▶ [DATA EXCERPT]
## BEGIN
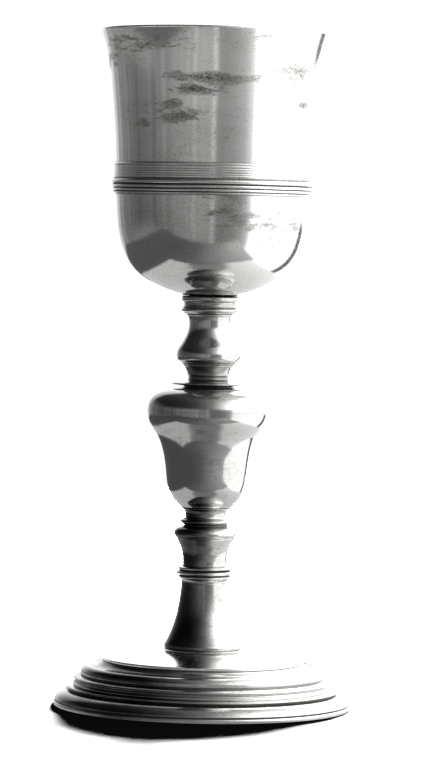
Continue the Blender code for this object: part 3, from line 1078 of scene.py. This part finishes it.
# Radius in metres of the pieces whose left side gets painted shade, darker than their right.
PAINTED_SHADE_LEFT = {
    "neck_collar": 0.01,
    "lower_knop": 0.012,
    "trumpet_stem": 0.014,
    "foot_shoulder": 0.049,
    "foot_step": 0.052,
    "foot_skirt": 0.059,
    "foot_rim": 0.06,
}
BODY_OF = {n: body for body, nodes in frame["record"]["behaviour"]["bodies"].items() for n in nodes}
BRASS_NODES = ("bowl_boss", "stem_socket", "tie_rod", "foot_washer", "tie_nut")

for i, (node, finish_and_shade) in enumerate(FINISH_AND_SHADE.items()):
    seed = 1.7 * i + 0.4
    smudged, painted_shade_left = node == "cup_bowl", PAINTED_SHADE_LEFT.get(node)
    material = aged_and_shaded_silver(node + "_silver", *finish_and_shade, seed=seed, smudged=smudged, painted_shade_left=painted_shade_left)
    made[node].data.materials.append(material)
for i, node in enumerate(BRASS_NODES):
    made[node].data.materials.append(aged_brass(node + "_brass", 2.3 * i + 0.9))
made["seat_washer"].data.materials.append(leather())
for node, obj in made.items():
    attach(obj, BODY_OF[node])
    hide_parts(node)


# ---------------------------------------------------------------- floor, light and camera

PALE = (0.86, 0.86, 0.86, 1)
WHITE = (1, 1, 1, 1)
BLACK = (0, 0, 0, 1)
FLOOR_HALF = 6.0
FLOOR_Z = -0.0002
# Distances in metres between which the floor turns from lit to glowing, as far backdrop.
GLOW_FROM = 0.24
GLOW_TO = 0.55

# The pale board that the cup stands on, as the silver reflects it: outline and (x, level) stops.
BOARD_Z = -0.0001
BOARD_CORNERS = (
    (-0.17, -0.075),
    (-0.02, -0.1),
    (0.08, -0.112),
    (0.175, -0.085),
    (0.17, 0.55),
    (-0.17, 0.55),
)
BOARD_LIGHT = ((-0.2, 0.9), (0.0, 0.85), (0.17, 1.7))
# The darker table in front and to the left of it.
TABLE_Z = -0.0003
TABLE_CORNERS = (
    (-0.62, -0.36),
    (0.24, -0.36),
    (0.19, -0.08),
    (0.0, 0.0),
    (-0.16, 0.8),
    (-0.62, 0.8),
)
TABLE_LIGHT = ((-0.2, 0.14), (-0.08, 0.2), (0.05, 0.46), (0.2, 0.85))
# The stops lie within this distance of the cup's axis, and none is brighter than this level.
STAGE_LIGHT_SPAN = 0.5
STAGE_LIGHT_SCALE = 2.0
# How much light is left on the board and the table in the cup's shadow, and where that lies.
BOARD_SHADE = 0.42
TABLE_SHADE = 0.9
SHADE_CENTRE = (-0.01, -0.085)
SHADE_HALF = (1 / 15, 1 / 20)
SHADE_EDGE = (0.75, 1.25)

LAMP_SIZE = (0.42, 0.08)
LAMP_PLACE = (0.25, 1.25, 0.35)
LAMP_ENERGY = 330

# What the silver reflects: brightness round the horizon, by degrees right of the camera's side.
HORIZON = (
    (-180, 1.9), (-166, 1.5), (-152, 0.8), (-138, 0.36), (-116, 0.2), (-92, 0.16), (-72, 0.18),
    (-60, 0.25), (-38, 0.35), (-20, 0.42), (-5, 0.42), (-2.5, 0.4), (-1, 0.66), (2, 0.66),
    (4, 0.3), (12, 0.3), (24, 0.36), (36, 0.52), (45, 0.95), (49, 2.3), (82, 2.6), (88, 2.6),
    (134, 2.8), (145, 3.0), (149, 4.0), (180, 4.5),
)
# Where the bright walls end above the horizon, in degrees, by the same angles.
CEILING = ((-180, 46), (-152, 40), (-136, 6), (12, 6), (140, 6), (150, 46), (180, 46))
# How bright it is overhead, by how far the direction points to the right.
OVERHEAD = (
    (-1.0, 0.02), (-0.6, 0.05), (-0.3, 0.12), (-0.1, 0.24), (0.1, 0.4), (0.3, 0.9), (0.46, 1.8),
    (0.6, 3.4), (1.0, 5.0),
)
# No level above is brighter than this, and no direction is higher than the zenith.
LIGHT_SCALE = 5.0
ZENITH = 90
# How far above the bright walls their light takes to give way to what is overhead, in degrees.
CEILING_FADE = 20.0
# Streaks on the dark side: how fine and how strong they are, the azimuth of that side's middle,
# and the angles from it over which they fade out.
STREAK_SCALE = 0.16
STREAK_LEVELS = (0.72, 1.28)
DARK_SIDE = -80
DARK_SIDE_EDGE = (68, 78)
# At the lower left the surround is at least as bright as this, below these heights and to the
# left of these azimuths.
LOW_LEFT = 0.3
LOW_LEFT_HEIGHTS = (-16, -7)
LOW_LEFT_AZIMUTHS = (-80, -58)
# A dark post behind on the right: azimuth, edge, height of its top and level.
POST = 139
POST_EDGE = (5, 8)
POST_TOP = (-6, -2)
POST_LEVEL = 0.2
# What the floor's shadow and the camera see of the world.
SHADOW_LEVEL = 0.004
BACKDROP_LEVEL = 1.2

# The camera: lens and sensor in millimetres, the rest in metres but for its lean.
LENS = 187.2
SENSOR = 36
DISTANCE = 1.6
EYE_HEIGHT = 0.19
AIM = Vector((0.0036, 0.0, 0.1296))
LEAN = math.radians(1.2)
CLIP = (0.05, 50)


def ramp(n, value, stops, low, high, scale):
    """A grey ramp from (position, level) stops. Levels are stored as shares of scale."""
    node = n.add("ShaderNodeValToRGB")
    share = n.math("DIVIDE", n.math("SUBTRACT", value, low), high - low)
    n.link(share, node.inputs[0])
    elements = node.color_ramp.elements
    while len(elements) < len(stops):
        elements.new(0.5)
    for element, (position, level) in zip(elements, sorted(stops)):
        element.position = (position - low) / (high - low)
        element.color = (level / scale,) * 3 + (1,)
    return n.math("MULTIPLY", node.outputs[0], scale)


def slab(name, corners, z):
    """A flat stage plane with the given corners."""
    mesh = bpy.data.meshes.new(name)
    mesh.from_pydata([(x, y, z) for x, y in corners], [], [range(len(corners))])
    obj = bpy.data.objects.new(name, mesh)
    bpy.context.scene.collection.objects.link(obj)
    return obj


def flat_paint(name, colour, roughness):
    """A matt material that can also glow."""
    material, n, shader = new_material(name)
    shader.inputs["Base Color"].default_value = colour
    shader.inputs["Roughness"].default_value = roughness
    shader.inputs["Specular IOR Level"].default_value = 0.0
    shader.inputs["Emission Color"].default_value = WHITE
    return material, n, shader


def glowing(name, stops, shade):
    """A stage plane's own light, from (x, level) stops, with the cup's shadow in front of it."""
    material, n, shader = flat_paint(name, BLACK, 0.9)
    scale = [1 / half for half in SHADE_HALF]
    shift = [-centre * s for centre, s in zip(SHADE_CENTRE, scale)]
    away = n.length(n.place((*scale, 0), (*shift, 0)))
    lit = n.remap(away, *SHADE_EDGE, shade, 1.0)
    span = STAGE_LIGHT_SPAN
    across = ramp(n, n.axes(n.coords())["X"], stops, -span, span, STAGE_LIGHT_SCALE)
    n.link(n.math("MULTIPLY", lit, across), shader.inputs["Emission Strength"])
    return material


def pale_floor():
    """The floor: pale and lit round the cup, glowing far off, and clear when seen from below."""
    size = FLOOR_HALF
    floor = slab("floor", [(-size, -size), (size, -size), (size, size), (-size, size)], FLOOR_Z)
    material, n, shader = flat_paint("pale_floor", PALE, 0.95)
    glow = n.remap(n.length(n.coords()), GLOW_FROM, GLOW_TO)
    n.link(glow, shader.inputs["Emission Strength"])
    clear = n.add("ShaderNodeBsdfTransparent")
    one_sided = n.add("ShaderNodeMixShader")
    n.link(n.add("ShaderNodeNewGeometry").outputs["Backfacing"], one_sided.inputs[0])
    n.link(shader.outputs[0], one_sided.inputs[1])
    n.link(clear.outputs[0], one_sided.inputs[2])
    n.link(one_sided.outputs[0], material.node_tree.nodes["Material Output"].inputs["Surface"])
    floor.data.materials.append(material)
    floor.visible_glossy = False
    floor.visible_diffuse = False


def reflected(name, corners, z, stops, shade):
    """A stage plane that only the silver sees."""
    obj = slab(name, corners, z)
    obj.data.materials.append(glowing(name, stops, shade))
    obj.visible_camera = False
    obj.visible_diffuse = False
    obj.visible_shadow = False


def back_light():
    """The lamp behind the cup, which throws its shadow forwards."""
    lamp = bpy.data.lights.new("back_light", "AREA")
    lamp.shape = "RECTANGLE"
    lamp.size, lamp.size_y = LAMP_SIZE
    lamp.energy = LAMP_ENERGY
    obj = bpy.data.objects.new("back_light", lamp)
    bpy.context.scene.collection.objects.link(obj)
    obj.location = LAMP_PLACE
    obj.rotation_mode = "QUATERNION"
    obj.rotation_quaternion = (-Vector(LAMP_PLACE)).to_track_quat("-Z", "Y")
    obj.visible_camera = False
    obj.visible_glossy = False


def surround(n, azimuth, elevation, right):
    """How bright the silver sees the studio in each direction."""
    around = ramp(n, azimuth, HORIZON, -180, 180, LIGHT_SCALE)
    streaks = n.add("ShaderNodeTexNoise", noise_dimensions="1D")
    n.link(n.math("MULTIPLY", azimuth, STREAK_SCALE), streaks.inputs["W"])
    streaks.inputs["Scale"].default_value = 1.0
    streaks.inputs["Detail"].default_value = 4.0
    uneven = n.remap(streaks.outputs["Fac"], 0.3, 0.7, *STREAK_LEVELS)
    from_dark = n.math("ABSOLUTE", n.math("SUBTRACT", azimuth, DARK_SIDE))
    streaked = n.remap(from_dark, *DARK_SIDE_EDGE, 1.0, 0.0)
    uneven = n.plus(1.0, n.math("SUBTRACT", uneven, 1.0), streaked)
    around = n.math("MULTIPLY", around, uneven)

    below = n.remap(elevation, *LOW_LEFT_HEIGHTS, 1.0, 0.0)
    low_left = n.math("MULTIPLY", below, n.remap(azimuth, *LOW_LEFT_AZIMUTHS, 1.0, 0.0))
    around = n.blend(low_left, around, n.math("MAXIMUM", around, LOW_LEFT))
    post = n.remap(n.math("ABSOLUTE", n.math("SUBTRACT", azimuth, POST)), *POST_EDGE, 1.0, 0.0)
    post = n.math("MULTIPLY", post, n.remap(elevation, *POST_TOP, 1.0, 0.0))
    around = n.blend(post, around, POST_LEVEL)

    above = n.math("SUBTRACT", elevation, ramp(n, azimuth, CEILING, -180, 180, ZENITH))
    overhead = ramp(n, right, OVERHEAD, -1, 1, LIGHT_SCALE)
    return n.blend(n.remap(above, 0.0, CEILING_FADE), around, overhead)


def studio():
    """The world: a surround for the silver, next to nothing for the floor, a pale backdrop."""
    world = bpy.data.worlds.new("studio")
    world.use_nodes = True
    # Sampled as a light, the world would ignore the ray kinds below and fill the floor's shadow.
    world.cycles.sampling_method = "NONE"
    bpy.context.scene.world = world
    n = Nodes(world.node_tree)
    dx, dy, dz = n.axes(n.add("ShaderNodeTexCoord").outputs["Generated"])
    azimuth = n.math("ARCTAN2", dx, n.math("MULTIPLY", dy, -1.0))
    azimuth = n.math("MULTIPLY", azimuth, 180 / math.pi)
    elevation = n.math("MULTIPLY", n.math("ARCSINE", dz), 180 / math.pi)
    paths = n.add("ShaderNodeLightPath")
    level = surround(n, azimuth, elevation, dx)
    level = n.blend(paths.outputs["Is Diffuse Ray"], level, SHADOW_LEVEL)
    level = n.blend(paths.outputs["Is Camera Ray"], level, BACKDROP_LEVEL)
    background = world.node_tree.nodes["Background"]
    n.link(level, background.inputs["Strength"])
    background.inputs["Color"].default_value = WHITE


def photo_camera():
    """The camera, at the photo's viewing angle and with its slight lean."""
    camera = bpy.data.cameras.new("camera")
    camera.lens = LENS
    camera.sensor_width = SENSOR
    camera.clip_start, camera.clip_end = CLIP
    obj = bpy.data.objects.new("camera", camera)
    bpy.context.scene.collection.objects.link(obj)
    obj.location = (AIM.x, -DISTANCE, EYE_HEIGHT)
    look = AIM - obj.location
    obj.rotation_mode = "QUATERNION"
    turn = Quaternion(look.normalized(), -LEAN)
    obj.rotation_quaternion = turn @ look.to_track_quat("-Z", "Y")
    bpy.context.scene.camera = obj


pale_floor()
reflected("board", BOARD_CORNERS, BOARD_Z, BOARD_LIGHT, BOARD_SHADE)
reflected("table", TABLE_CORNERS, TABLE_Z, TABLE_LIGHT, TABLE_SHADE)
back_light()
studio()
photo_camera()
bpy.context.scene.view_settings.view_transform = "Standard"
# Light thrown back by the silver would wash out the shadow on the floor.
bpy.context.scene.cycles.caustics_reflective = False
## END
▶ [WHAT YOU NEED TO DO] Everything from the first line through the line containing "light and camera" should be quoted exactly, and nothing beyond it.

▶ [OUTPUT OF THE EXERCISE]
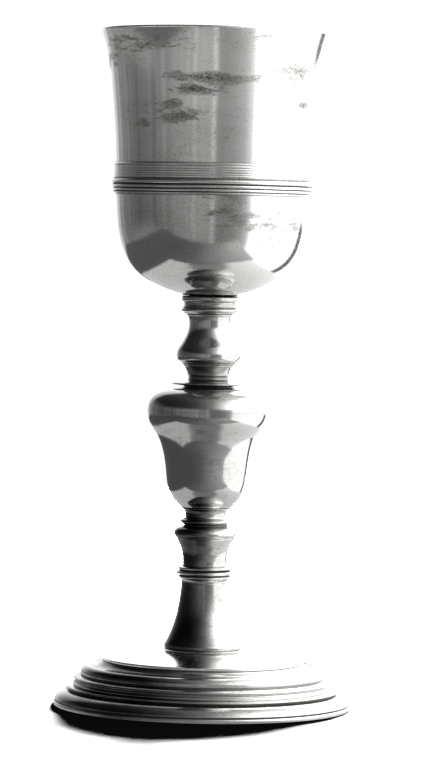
Continue the Blender code for this object: part 3, from line 1078 of scene.py. This part finishes it.
# Radius in metres of the pieces whose left side gets painted shade, darker than their right.
PAINTED_SHADE_LEFT = {
    "neck_collar": 0.01,
    "lower_knop": 0.012,
    "trumpet_stem": 0.014,
    "foot_shoulder": 0.049,
    "foot_step": 0.052,
    "foot_skirt": 0.059,
    "foot_rim": 0.06,
}
BODY_OF = {n: body for body, nodes in frame["record"]["behaviour"]["bodies"].items() for n in nodes}
BRASS_NODES = ("bowl_boss", "stem_socket", "tie_rod", "foot_washer", "tie_nut")

for i, (node, finish_and_shade) in enumerate(FINISH_AND_SHADE.items()):
    seed = 1.7 * i + 0.4
    smudged, painted_shade_left = node == "cup_bowl", PAINTED_SHADE_LEFT.get(node)
    material = aged_and_shaded_silver(node + "_silver", *finish_and_shade, seed=seed, smudged=smudged, painted_shade_left=painted_shade_left)
    made[node].data.materials.append(material)
for i, node in enumerate(BRASS_NODES):
    made[node].data.materials.append(aged_brass(node + "_brass", 2.3 * i + 0.9))
made["seat_washer"].data.materials.append(leather())
for node, obj in made.items():
    attach(obj, BODY_OF[node])
    hide_parts(node)


# ---------------------------------------------------------------- floor, light and camera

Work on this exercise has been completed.